▶ [Job] Set down exactly the first line of the entries and every line after it, through the line with "on its back.".

▶ [Rows from a 3D modeling dataset]
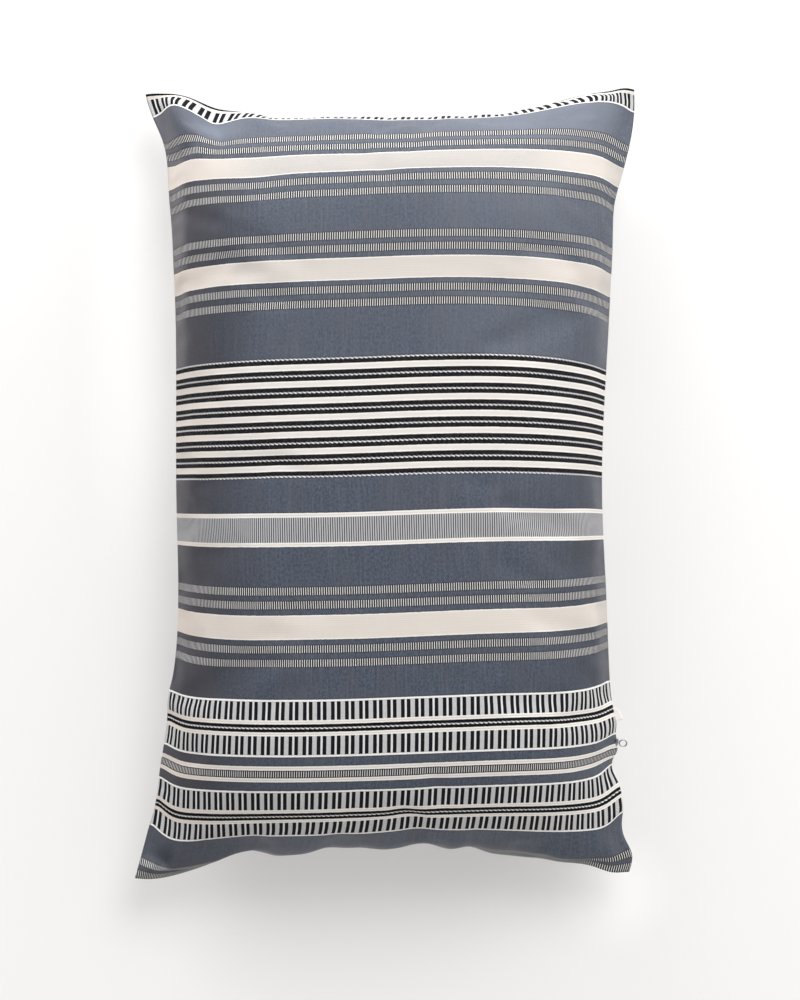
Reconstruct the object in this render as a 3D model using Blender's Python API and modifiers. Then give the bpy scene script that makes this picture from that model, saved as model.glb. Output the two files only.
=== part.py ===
"""A filled cushion cover of striped woven cotton, lying on its back.

Two flat panels are sewn together round the edge, turned and filled. The front panel faces up (+Z),
the cushion's length runs along Y and its width along X, and the origin is the middle of the patch
that it rests on. A bare tag and the slider and pull of a side zip show at its right seam.
"""
import math

import bmesh
import bpy
import numpy as np
from mathutils import Matrix, Vector

MM = 0.001

# The panels as they were cut, seam to seam, in metres
PANEL_WIDTH = 0.406
PANEL_LENGTH = 0.658
HALF_WIDTH = PANEL_WIDTH / 2
HALF_LENGTH = PANEL_LENGTH / 2

# The filling: the seam's height over the floor, the front's rise above it, the back's drop below it
# before the floor flattens it, and how far in from each seam the panel goes on rising
SEAM_HEIGHT = 0.068
CROWN = 0.073
DOME = 0.16
BELLY = 0.086
FLOOR_EASE = 0.006
SIDE_REACH = 0.159
TOP_REACH = 0.149
BOTTOM_REACH = 0.145
EAR_FILL = 0.002
EAR_FILL_REACH = 0.030
EAR_REACH = 0.170
WEFT_SKEW = 0.0395
CENTRING = (0.0041, 0.0006)

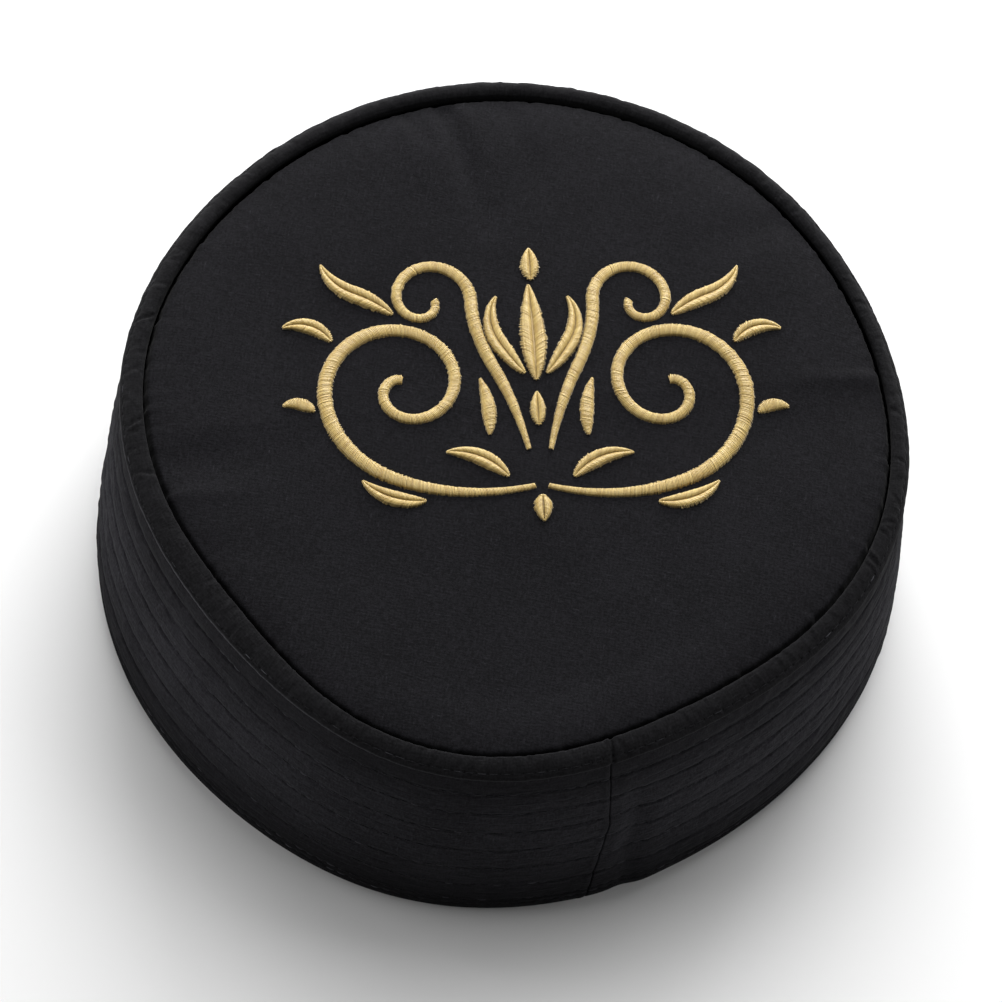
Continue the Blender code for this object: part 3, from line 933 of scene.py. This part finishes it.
def crown_height(x, y):
    """Height of the crown's upper face over a place given in millimetres from its middle."""
    angle = np.arctan2(y, x)
    distance = np.hypot(x, y)
    edge = crown_edge(angle)
    share = distance / edge
    from_edge = edge - distance
    height = CROWN_EDGE_HEIGHT + CROWN_DOME * (1.0 - share**2)
    height = height + CROWN_SHOULDER * (1.0 - np.exp(-from_edge / CROWN_SHOULDER_WIDTH))
    height = height - CROWN_ROLL * bell(from_edge, CROWN_ROLL_WIDTH)
    height = height + waves(CROWN_GATHERS, angle) * bell(from_edge - CROWN_GATHERS_AT, CROWN_GATHERS_WIDTH)
    for wrinkle in WRINKLES:
        run_x, run_y = wrinkle.to_x - wrinkle.from_x, wrinkle.to_y - wrinkle.from_y
        length = math.hypot(run_x, run_y)
        along = ((x - wrinkle.from_x) * run_x + (y - wrinkle.from_y) * run_y) / length**2
        across = ((x - wrinkle.from_x) * run_y - (y - wrinkle.from_y) * run_x) / length
        fade = np.clip(1.0 - along, 0.0, 1.0) ** 0.7 * np.clip(1.0 + along * 6.0, 0.0, 1.0)
        fade = fade * np.clip(from_edge / WRINKLE_FLAT_EDGE, 0.0, 1.0)
        height = height + wrinkle.height * fade * bell(across, wrinkle.width * (1.0 + 0.5 * along))
    soft = waves(CROWN_WAVES_ACROSS, x * CROWN_WAVE_TURNS, y)
    soft = soft + waves(CROWN_WAVES_ALONG, y * CROWN_WAVE_TURNS, x)
    before = (RIDGE_SLOPE * x - y + RIDGE_START) / math.hypot(RIDGE_SLOPE, 1.0)
    fall = RIDGE_FALL * (1.0 - np.exp(-np.clip(before, 0.0, None) / RIDGE_WIDTH))
    return height + (soft - fall) * np.clip(from_edge / CROWN_FLAT_EDGE, 0.0, 1.0)


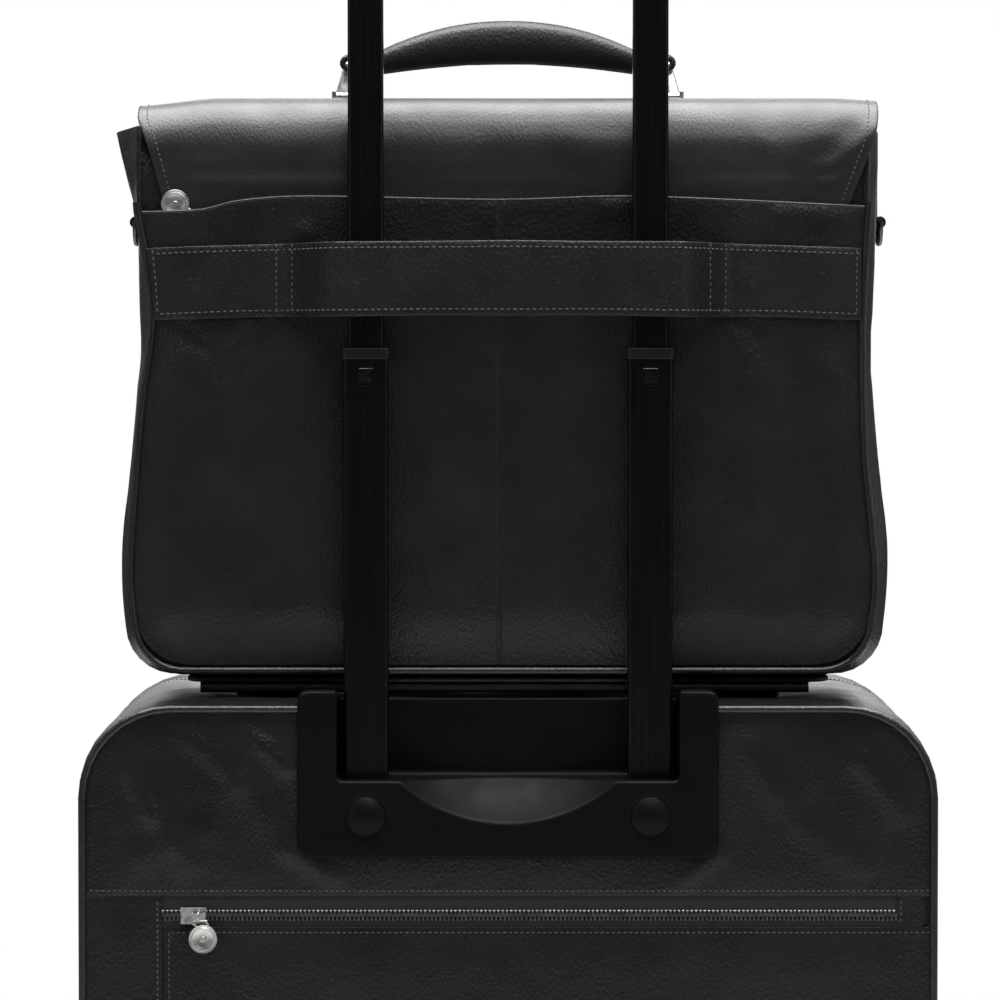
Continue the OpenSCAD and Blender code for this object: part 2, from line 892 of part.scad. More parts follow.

▶ [Result of the task]
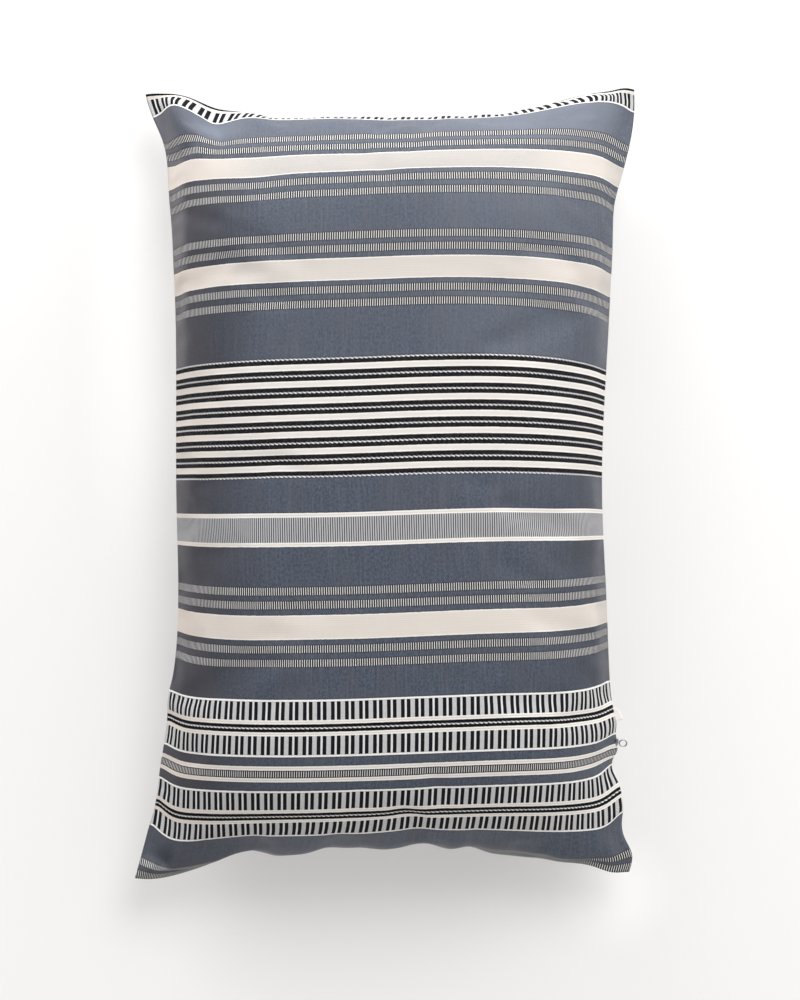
Reconstruct the object in this render as a 3D model using Blender's Python API and modifiers. Then give the bpy scene script that makes this picture from that model, saved as model.glb. Output the two files only.
=== part.py ===
"""A filled cushion cover of striped woven cotton, lying on its back.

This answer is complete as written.